Du côté des théories concurrentes, l’utilitarisme vise l’augmentation du bien-être général, quitte à accepter des inégalités si cela tire tout le monde vers le haut. Le libertarisme, lui, place la liberté individuelle au sommet et considère tout prélèvement collectif comme une entrave. Ces visions s’incarnent dans les choix politiques : niveau de protection sociale, fiscalité progressive, services publics.
Voici comment se déclinent ces grandes approches :
- Égalitarisme strict : priorité à l’égalité des résultats
- Égalitarisme libéral : égalité des chances, équité dans l’accès aux opportunités
- Utilitarisme : recherche de l’utilité sociale maximale
Ces débats sortent vite des salles de conférence pour imprégner la vie publique. En France, la redistribution et la protection sociale visent à réduire les écarts de niveau de vie. Pourtant, la question de fond demeure : comment garantir, dans un contexte mouvant, à la fois égalité des droits et égalité des chances ? Quand le marché du travail se tend, quand l’économie se transforme, quand les solidarités traditionnelles s’effritent, la réponse n’a rien d’évident.
Les limites de l’égalitarisme : risques, débats et pistes de réflexion
Pousser la logique de l’égalitarisme jusqu’au bout expose à des paradoxes. Chercher à niveler toutes les situations se heurte, immanquablement, aux différences d’aspirations et aux parcours singuliers. En France, ces tensions se font sentir dès qu’il s’agit de redistribuer : uniformiser les revenus par la fiscalité ou les prestations sociales provoque parfois un sentiment de désaveu chez ceux qui voient leurs efforts dilués.
La redistribution, pierre angulaire de la lutte contre les inégalités de revenu et de patrimoine, ne fait pas consensus. Les débats sur l’impôt sur le revenu ou les prélèvements obligatoires témoignent d’un tiraillement entre solidarité et responsabilisation. Certains économistes redoutent une baisse de la motivation à travailler ou à investir, alors que d’autres mettent en avant le bénéfice collectif en termes de cohésion.
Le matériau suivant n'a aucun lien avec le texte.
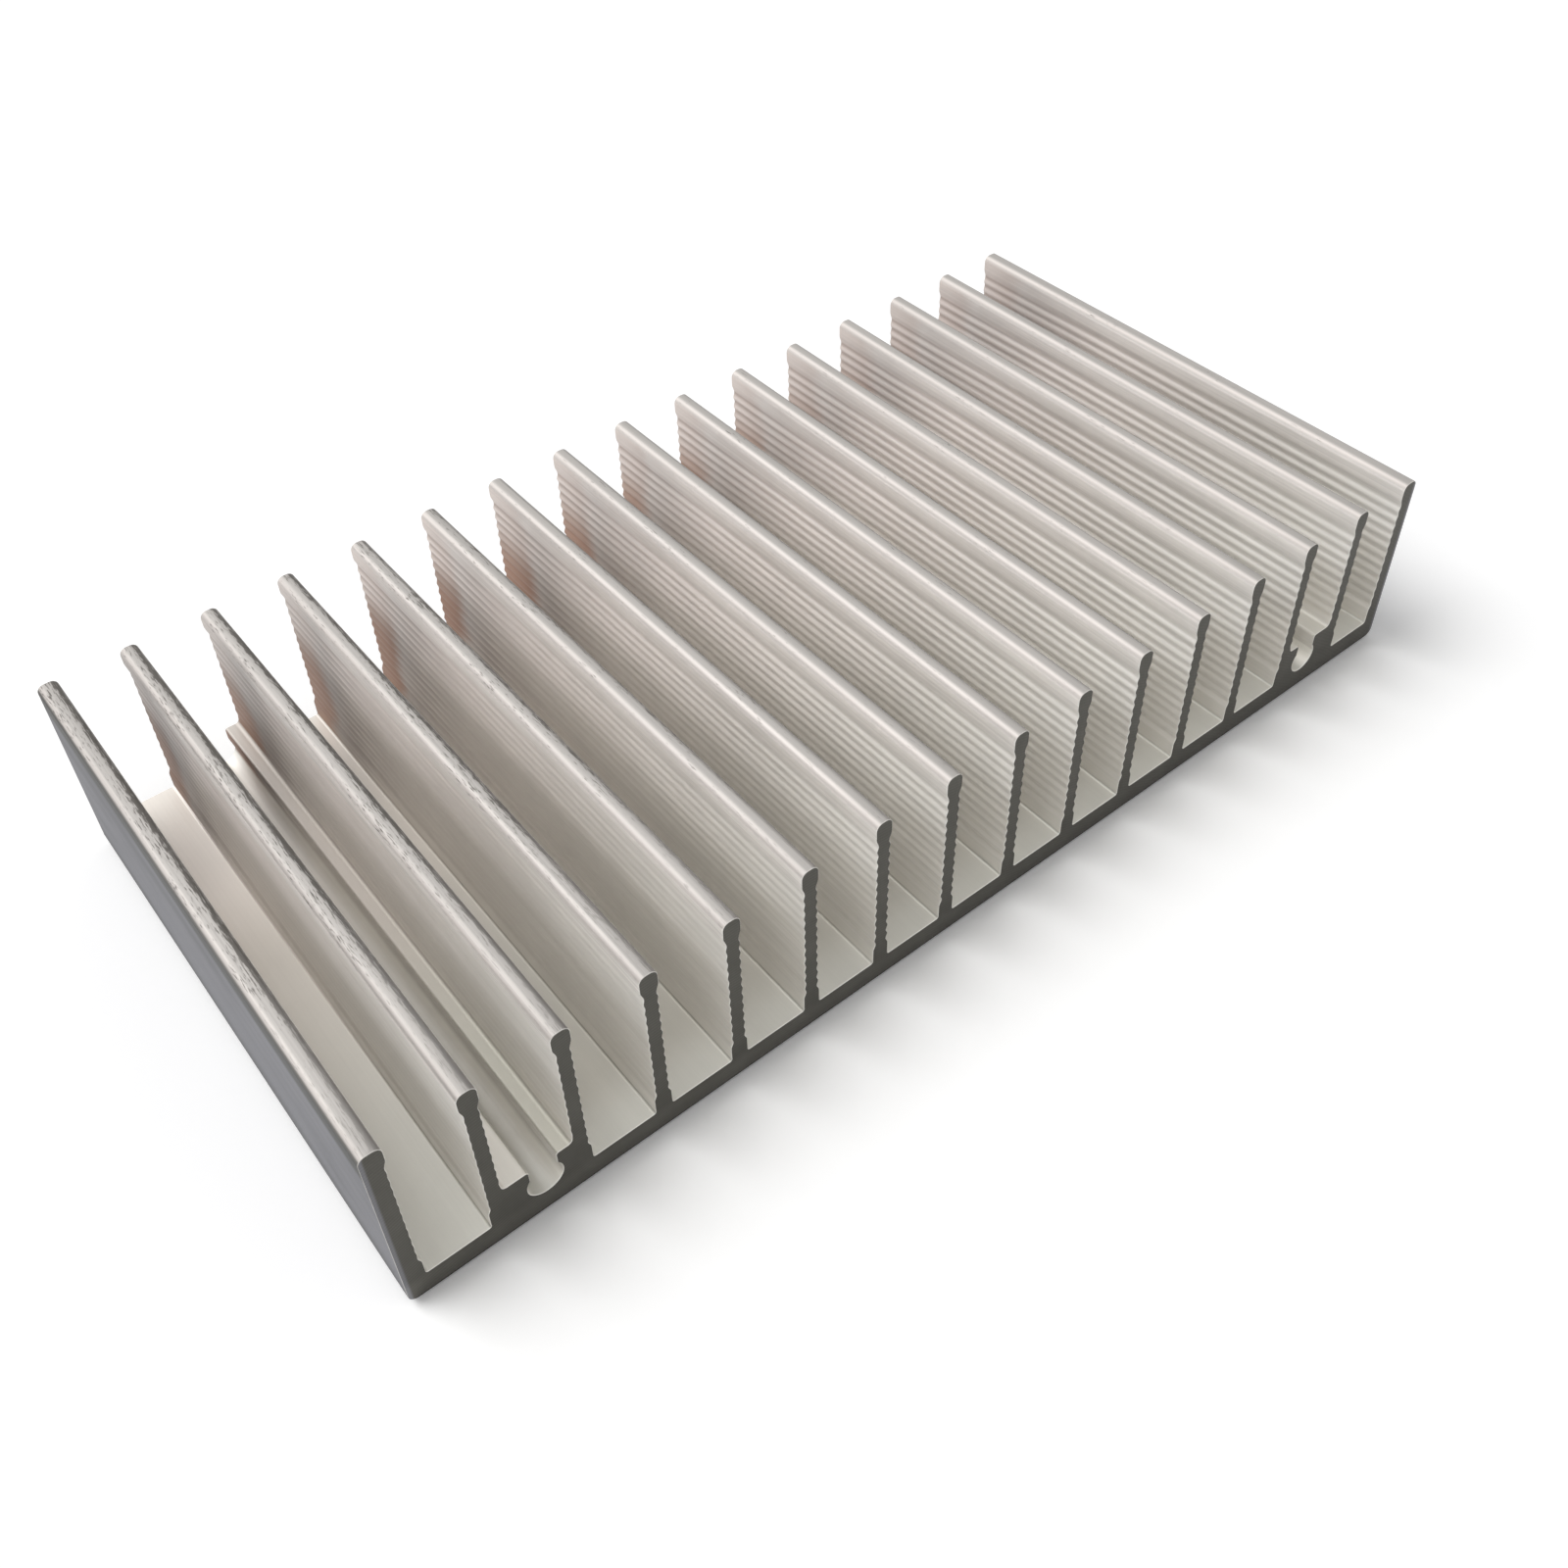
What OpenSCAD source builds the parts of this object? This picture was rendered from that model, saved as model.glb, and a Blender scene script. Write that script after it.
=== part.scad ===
// Extruded aluminium heat sink: a flat base, a row of tall fins with rippled
// flanks, and two screw channels that run the whole length of the section.
// X is the width across the fins, Y the direction of extrusion, Z is up.
// The origin is at the middle of the underside.

/* [Body] */
// Width across the outer faces of the two outer fins
body_w = 150; // [135:0.5:220]
// Length of the piece cut from the extruded bar
body_l = 76; // [30:1:200]
// Height from the underside to the tips of the fins
body_h = 26.3; // [18:0.1:50]
// Thickness of the base under the air channels
base_t = 3.2; // [2.5:0.1:6]
// Radius of the two long bottom corners
base_corner_r = 1.1; // [0.3:0.1:1.8]

/* [Fins] */
// Number of fins, with the two outer ones
fin_count = 16; // [8:1:18]
// Thickness of an inner fin in the valleys of its ripples
fin_t = 1.55; // [1:0.05:2]
// Thickness of an outer fin in the valleys of its one rippled flank
outer_fin_t = 2.1; // [1.5:0.1:4]
// Clear width of the air channel beside an outer fin
end_channel_w = 7.9; // [6:0.1:9]
// Thickness of the plain head at the top of a fin
fin_head_t = 2.2; // [1.9:0.05:2.8]
// Height of the head, from the last valley to the tip
fin_head_h = 3.45; // [2.5:0.05:5]
// Height over which the stem widens into the head
fin_neck_h = 1.4; // [0.6:0.1:1.7]
// Radius of the rounded corners at the tip of a fin
fin_tip_r = 0.7; // [0.3:0.05:0.85]
// Thickness of the foot of a fin
fin_foot_t = 2.15; // [1.8:0.05:3]
// Height of the foot, from the channel's floor to the first valley
fin_foot_h = 3.15; // [1.6:0.05:5]
// Height over which the foot narrows into the stem
fin_ankle_h = 1; // [0.4:0.1:1.2]
// Radius in the corners of the channel's floor
floor_r = 0.3; // [0.1:0.05:0.6]

/* [Ripples] */
// Spacing of the ripples up a flank
ripple_pitch = 1.5; // [1:0.1:3]
// Height of a ripple's ridge over its valley
ripple_h = 0.21; // [0.05:0.01:0.3]

/* [Screw channels] */
// Air channel that holds each screw channel, counted from the outside
screw_bay = 2; // [2:1:3]
// Diameter of the round core that a screw cuts its thread into
screw_core_d = 4.2; // [3:0.1:4.6]
// Width of the open mouth between the lips
screw_mouth_w = 3.2; // [1.5:0.1:3.6]
// Metal left under the round core
screw_floor_t = 2.95; // [2:0.05:6]
// Height of the lips over the axis of the round core
screw_lip_h = 3; // [2.6:0.1:5]
// Radius of the lips' edges at the mouth
screw_lip_r = 0.35; // [0.1:0.05:0.6]
// Radius where the lips meet the fins on both sides
screw_ledge_r = 0.6; // [0.1:0.05:0.9]
// Shift of the core from the middle of its bay towards the centre line
screw_shift = 0.5; // [0:0.05:0.6]

/* [Finish] */
// Colour of the metal
metal_colour = "#B2AEA7"; // ["#B2AEA7":Bare aluminium, "#2B2B2D":Black anodised]

/* [Hidden] */

// Steps in a quarter round, in one ripple, and in one ease
round_steps = 4;
ripple_steps = 4;
ease_steps = 3;
// Length that a cutter runs past the face that it opens
cut_past = 1;
// Least height between a flank's lowest point and the next one
least_step = 0.1;

half_w = body_w / 2;
first_fin_x = -half_w + outer_fin_t + end_channel_w + fin_t / 2;
fin_pitch = -2 * first_fin_x / (fin_count - 3);
channel_count = fin_count - 1;

// The rippled stretch of a flank lies between the foot and the head
stem_z0 = base_t + fin_foot_h;
stem_z1 = body_h - fin_head_h;
ripple_count = max(1, round((stem_z1 - stem_z0) / ripple_pitch));
ripple_step = (stem_z1 - stem_z0) / ripple_count;

head_bulge = (fin_head_t - fin_t) / 2;
foot_bulge = (fin_foot_t - fin_t) / 2;

screw_z = screw_floor_t + screw_core_d / 2;
ledge_z = screw_z + screw_lip_h;
screw_x = first_fin_x + fin_pitch * (screw_bay - 1.5) + screw_shift;

// Smooth rise from 0 to 1 as t goes from 0 to 1
function ease(t) = (1 - cos(180 * min(1, max(0, t)))) / 2;

// How far a flank stands out from the line of its valleys at height z
function bulge(z) =
    z < stem_z0 ? foot_bulge * ease((stem_z0 - z) / fin_ankle_h) :
    z > stem_z1 ? head_bulge * ease((z - stem_z1) / fin_neck_h) :
    ripple_h * (1 - cos(360 * (z - stem_z0) / ripple_step)) / 2;

// Heights at which a flank has a point, from the foot up to the head. Half a
// step's offset gives each ridge and each valley a narrow flat of its own.
flank_heights = concat(
    [for (i = [0 : ease_steps]) stem_z0 - fin_ankle_h * (1 - i / ease_steps)],
    [for (i = [1 : ripple_count * ripple_steps]) stem_z0 + ripple_step * (i - 0.5) / ripple_steps],
    [for (i = [0 : ease_steps]) stem_z1 + fin_neck_h * i / ease_steps]
);

// Floor and corner radius of channel i, counted from the left from 0
function has_screw(i) = i == screw_bay - 1 || i == channel_count - screw_bay;
function floor_z(i) = has_screw(i) ? ledge_z : base_t;
function corner_r(i) = has_screw(i) ? screw_ledge_r : floor_r;

// Middle of inner fin i, counted from the left from 0, the outer fin
function fin_x(i) = first_fin_x + fin_pitch * (i - 1);

// Line of the valleys on the left and on the right side of channel i
function left_line(i) = i == 0 ? -half_w + outer_fin_t : fin_x(i) + fin_t / 2;
function right_line(i) = i == channel_count - 1 ? half_w - outer_fin_t : fin_x(i + 1) - fin_t / 2;

// Quarter round about [x, z] from angle a0 to angle a1
function arc(x, z, r, a0, a1) = [
    for (i = [0 : round_steps])
        let (a = a0 + (a1 - a0) * i / round_steps)
            [x + r * cos(a), z + r * sin(a)]
];

// Flank of channel i as [distance from the line of the valleys, height], going up
function flank(i) = let (z0 = floor_z(i) + corner_r(i)) concat(
    [[bulge(z0), z0]],
    [for (z = flank_heights) if (z > z0 + least_step) [bulge(z), z]]
);

// Outline of channel i from the tip of the fin on its right, down, across and up
function channel(i) =
    let (
        side = flank(i),
        xl = left_line(i),
        xr = right_line(i),
        r = corner_r(i),
        z0 = floor_z(i),
        b = bulge(z0 + r),
        tip_b = head_bulge - fin_tip_r,
        tip_z = body_h - fin_tip_r,
        last = len(side) - 1
    )
    concat(
        arc(xr - tip_b, tip_z, fin_tip_r, 90, 180),
        [for (k = [last : -1 : 1]) [xr - side[k][0], side[k][1]]],
        arc(xr - b - r, z0 + r, r, 0, -90),
        arc(xl + b + r, z0 + r, r, -90, -180),
        [for (k = [1 : last]) [xl + side[k][0], side[k][1]]],
        arc(xl + tip_b, tip_z, fin_tip_r, 0, 90)
    );

// Outline of the whole section, anticlockwise from the bottom left corner
section_outline = concat(
    arc(-half_w + base_corner_r, base_corner_r, base_corner_r, 180, 270),
    arc(half_w - base_corner_r, base_corner_r, base_corner_r, 270, 360),
    arc(half_w - fin_tip_r, body_h - fin_tip_r, fin_tip_r, 0, 90),
    [for (i = [channel_count - 1 : -1 : 0]) each channel(i)],
    arc(-half_w + fin_tip_r, body_h - fin_tip_r, fin_tip_r, 90, 180)
);

// Open mouth of a screw channel, with rounded edges where it meets the ledge
mouth_outline = concat(
    [[-screw_mouth_w / 2, screw_z]],
    [[screw_mouth_w / 2, screw_z]],
    arc(screw_mouth_w / 2 + screw_lip_r, ledge_z - screw_lip_r, screw_lip_r, 180, 90),
    [[screw_mouth_w / 2 + screw_lip_r, ledge_z + cut_past]],
    [[-screw_mouth_w / 2 - screw_lip_r, ledge_z + cut_past]],
    arc(-screw_mouth_w / 2 - screw_lip_r, ledge_z - screw_lip_r, screw_lip_r, 90, 0)
);

module screw_channel() {
    translate([0, screw_z]) circle(d = screw_core_d, $fn = 64);
    polygon(mouth_outline);
}

module section() {
    difference() {
        polygon(section_outline);
        translate([screw_x, 0]) screw_channel();
        translate([-screw_x, 0]) screw_channel();
    }
}

module heat_sink() {
    color(metal_colour)
        rotate([90, 0, 0])
            linear_extrude(height = body_l, center = true)
                section();
}

heat_sink();
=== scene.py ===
"""Looks for an extruded aluminium heat sink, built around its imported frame.

One Geometry Nodes tree draws the whole section from the same sizes as the solid and
runs it along the length. Its long faces are bare extruded metal, with the fine lines
that the die leaves, and its two ends are sawn. X is the width, Y the direction of
extrusion, Z is up. Sizes are written in millimetres and enter the scene in metres.
"""

import math

import bpy
from mathutils import Euler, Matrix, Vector


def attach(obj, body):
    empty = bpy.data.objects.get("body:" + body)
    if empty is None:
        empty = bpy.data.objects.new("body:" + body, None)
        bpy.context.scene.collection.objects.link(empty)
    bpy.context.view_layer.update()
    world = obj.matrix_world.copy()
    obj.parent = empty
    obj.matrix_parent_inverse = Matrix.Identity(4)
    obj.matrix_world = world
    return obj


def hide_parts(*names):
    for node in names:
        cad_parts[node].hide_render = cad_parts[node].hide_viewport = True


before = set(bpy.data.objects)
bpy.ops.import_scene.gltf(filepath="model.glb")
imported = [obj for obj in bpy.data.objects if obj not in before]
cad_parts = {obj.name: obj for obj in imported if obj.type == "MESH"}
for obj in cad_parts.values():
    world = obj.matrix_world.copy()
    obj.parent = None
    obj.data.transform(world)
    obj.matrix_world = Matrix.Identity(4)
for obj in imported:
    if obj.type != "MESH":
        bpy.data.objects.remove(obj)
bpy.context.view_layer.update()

MM = 0.001

# ------------------------------------------------------------------ sizes

# Lengths of the section, in millimetres, under the names that the tree gives its inputs
LENGTHS = {
    "Body width": 150,
    "Body length": 76,
    "Body height": 26.3,
    "Base thickness": 3.2,
    "Base corner radius": 1.1,
    "Fin thickness": 1.55,
    "Outer fin thickness": 2.1,
    "End channel width": 7.9,
    "Fin head thickness": 2.2,
    "Fin head height": 3.45,
    "Fin neck height": 1.4,
    "Fin tip radius": 0.9,
    "Fin foot thickness": 2.15,
    "Fin foot height": 3.15,
    "Fin ankle height": 1.0,
    "Floor radius": 0.3,
    "Ripple pitch": 1.5,
    "Ripple height": 0.21,
    "Left ripple height": 0.06,
    "Right ripple height": 0.165,
    "Screw core diameter": 4.2,
    "Screw mouth width": 3.2,
    "Screw floor thickness": 2.95,
    "Screw lip height": 3.0,
    "Screw lip radius": 0.35,
    "Screw ledge radius": 0.6,
    "Screw shift": 0.5,
    "Edge break": 0.05,
}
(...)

Outils statistiques à l’appui, comme la courbe de Lorenz, on tente de mesurer l’écart entre égalité rêvée et réalité du terrain. Mais aucune formule ne suffit à épuiser la question du sens de la justice. Ce débat dépasse la simple répartition des biens : il renvoie à la société que l’on souhaite construire, entre respect des différences et volonté d’équité.
Quelques repères pour mieux cerner cette articulation :
- La justice sociale se situe à l’intersection de la redistribution et de la reconnaissance des singularités.
- Les formes d’égalité obligent à trancher en permanence entre équité, mérite et solidarité.
En définitive, la différence entre égalité économique et égalité sociale ne se joue pas seulement sur des tableaux de chiffres ou dans les textes de loi. Elle traverse nos trajectoires, façonne nos ambitions, et questionne sans relâche la société que nous voulons voir émerger. La prochaine réforme, le prochain débat public, s’inscrira forcément dans ce sillage. Et chacun, à sa manière, devra choisir ce qu’il met derrière le mot « égalité ».